Tadi, Anda mengatakan bahwa pengajaran agama terlalu
menekankan metode hafalan dan kurang menekankan
pemahaman. Bisa lebih dijelaskan? Untuk masalah
pengajaran agama, para pelajar seharusnya tidak
diminta menghafal, tapi dituntun memahami yang
tersirat dalam ayat itu. Gurunya tentu harus mampu
memahamkan yang tersirat dari ayat. Tentang dari mana
pemahaman bisa diperoleh dan ilmu apa yang bisa
berkaitan dengan itu. Hal tersebut tentu menghendaki
pendidikan tersendiri. Di negara kita, pendidikan
agama menjadi wewenang Departemen Agama, bukan
Departemen Pendidikan.
Masalah pendidikan agama memang sebaiknya dilakukan
masyarakat. Zaman Belanda dulu -sesuai pengalaman
saya- pengajaran agama oleh masyarakat itu betul-betul
intensif. Pagi kami sekolah, siang sampai menjelang
magrib mengaji. Jadi, begitu dan tidak dicampur-baur
dengan pendidikan umum. Dengan cara begitu, rasanya
tidak mengurangi keimanan dan ketakwaan kami satu apa
pun. Sebab, itu diajarkan dengan intensif.

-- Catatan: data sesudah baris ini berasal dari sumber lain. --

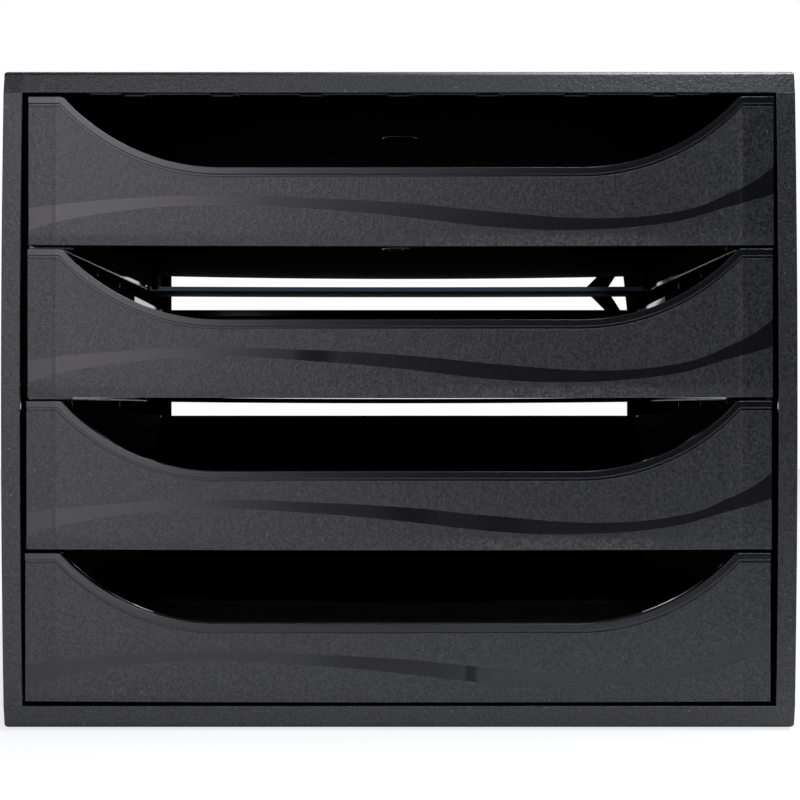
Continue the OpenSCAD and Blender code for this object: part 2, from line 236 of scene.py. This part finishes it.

Dulu, ketika saya menjadi menteri pendidikan,
begitulah pendirian saya. Tapi, kemudian, saya
dianggap ingin menghalang-halangi perkembangan Islam.
Nah, yang saya maksud itu demikian: intensifikasi
pengajaran agama di luar sekolah.
Apa alasan Anda sehingga agama mesti diajarkan di
tempat pendidikan agama saja, bukan di sekolah-sekolah
umum? Itu kebanyakan atas pertimbangan politik. Saya
menilai, kita menunjukkan kehadiran agama kepada
anak-anak dengan cara yang keliru. Orang sering lupa
bahwa sekolah adalah tempat anak-anak diajar
pengetahuan untuk menjalankan hidup. Dan, itu memang
benar.
Sayangnya, yang demikian itu dianggap tidak berkaitan
dengan agama. Padahal, Tuhan menyuruh kita mempelajari
ilmu. Itu sebetulnya sudah agama. Itu yang selalu
dilupakan. Nabi pernah menyuruh kita menuntut ilmu ke
negeri China. Kita disuruh ke China bukan untuk
mencari bakmi.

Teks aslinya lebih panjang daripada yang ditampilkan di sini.